E1M5Chemical Processing Plant
Hansen begins to shine through with a cinematic opening setpiece. You tread a long catwalk in a toxic cistern overlooked by two guard towers on either side unleashing cover fire. Once you muscle your way across the pool, you open the next door only to find an eerie indoor passage cut by atmospheric lighting. I won't spoil what happens next but it's a masterful explosion of action and the player is ultimately exposed on three different fronts. The rest of the complex is fun to explore and includes a nuclear crossroads maze that's probably derived in part from "Central Processing" but far more deliberate and devious in its progression. I also like the lights out transformation in the blue key room.

Primary BaseE1M6
First released as the standalone CH_RETRO, this one has gotten a makeover.

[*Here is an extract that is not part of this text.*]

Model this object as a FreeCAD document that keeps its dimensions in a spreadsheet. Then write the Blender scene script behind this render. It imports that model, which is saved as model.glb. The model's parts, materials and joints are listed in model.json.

The important changes aren't visible from an automap comparison and involve turning a quasi-secret nukage escape chamber into a mandatory blue key wing and other layout tweaks made to gently lead it away from the original non-linear design. I should have known better with that yellow key exit hallway door but it got a pretty hearty laugh out of me. The combat is essentially the same. Lots of claustrophobic ambushes and a couple of big fights, the latter mostly centered around what happens after you enter the southwestern yard. It's not too dangerous provided you don't try to rush through all of the hitscanners.

A massive, labyrinthine complex that's chock full of monsters. The 220 beasties come at you constantly through initial placement, carefully metered monster closets, and shocking teleport ambushes that demonstrate the very real threat of shotgun guys on multiple fronts. The large toxic chamber to the northeast is one of my favorites for its neverending cavalcade of creepers featured in its combat and the depth of its secrets. I'm also a fan of the passage glimpsed at the western edge of the level, a fantastic example of worldbuilding. The attempt at increasing the map's virtual depth shows Hansen again playing his own game as opposed to Romero's.

Old Habits...E1M8
There are a few novelties in this setup of the Baron encounter. The opening deluge of imps and specters is a disorienting and overwhelming battle when combining the walkers with the teleporters. The actual finale is just drawn-out circle strafing and deft maneuvering as you herd four goat men while whittling them down with the shotgun and chaingun. If you're not careful you'll fuck up and be robbed of the privilege of being massacred by the token type 11 sector ambush. The final layout looks like a pentagram, which is definitely DoomCute, and the gargoyle pillars convey a budget echo of "Tower of Babel". It only figures since Hansen picked its music for this slot.



  1. Good to see that Doom 1 is sill having some Wads on the working, even for a minisode.

    BTW, bro, any chance you are planning to cover TNT: Revilution? Just curious. :)

    1. I don't get the first half of this comment since it couldn't have anything to do with RETROEPS given that it was published more than 15 years ago.

      I am planning to cover TNT: Revilution alongside the rest of the 2017 Cacoward mentionees but it will be later rather than sooner. My current agenda includes Doomworld's Top 10 of 2002; the complete works of Chris Lutz (and, where the two of those coincide, NokturnuS); Doom mods; stuff that I promised I would review; old stuff that I actually begged people to upload; the complete catalogs of Malcolm Sailor, Mark Klem, Sam Ketner, and Michael Krause; sniping off releases from people whose work I've almost exhausted; requests; cool stuff from 1994-2001; cool stuff from 2011-2016; and more. I start to stress out just thinking about it!

    2. I forgot to mention building my bridge to Plutonia 2. The run up to Kama Sutra will be much, much faster.